President Buhari noted that these plans must also take into account, the provision of access to electricity and clean cooking solutions for those in Nigeria and around the world currently without access, strssing that, “an often-overlooked point is the essential role of gas in addressing clean cooking challenges.”

“Globally there are 2.6 billion people who lack access to clean cooking -which is unacceptable,” adding: “Even more concerning is that, solid fuel cooking in Africa causes almost 490,000 premature deaths annually, making it the second largest health risk in Africa.”

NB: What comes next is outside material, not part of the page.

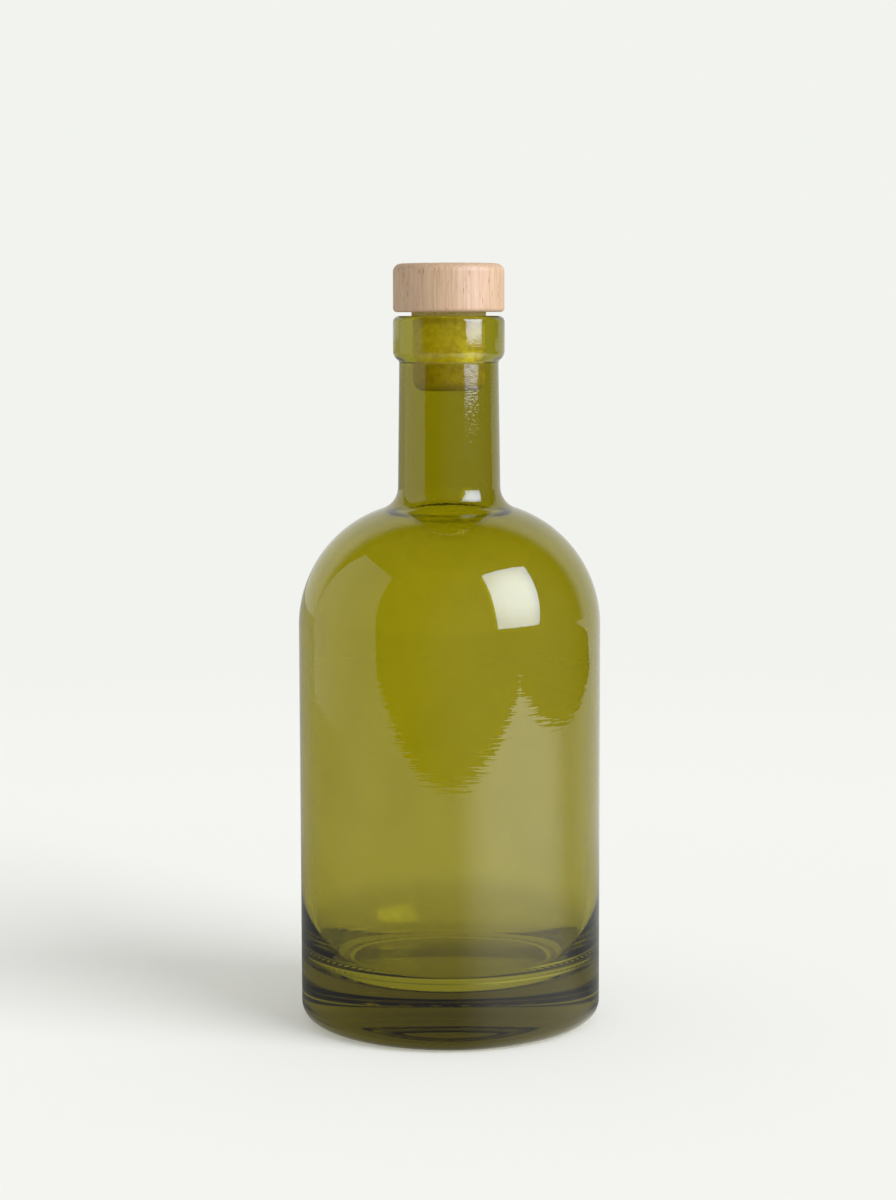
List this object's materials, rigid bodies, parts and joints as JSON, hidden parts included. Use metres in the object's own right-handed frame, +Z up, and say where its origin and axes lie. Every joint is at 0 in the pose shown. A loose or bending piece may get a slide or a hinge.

TERRIFIC HEADLINES states that records indicate that a significant portion of Nigeria’s population is still without access to electricity and there is a lack of renewable resource energy in Nigeria, with only 0.35% of its energy supply coming from hydro and 0.001% coming from wind or solar. In 2019, about 62 percent of the population in Nigeria had access to electricity. The highest percentage of population without access to electricity was located in rural areas. Records of the National Electricity Regulatory Commission indicate that The generation sub-sector presently includes 23 grid-connected generating plants in operation with a total installed capacity of 10,396 MW (available capacity of 6,056 MW) with thermal based generation having an installed capacity of 8,457.6MW (available capacity of 4,996 MW) and hydropower having 1,938.4 MW of total output.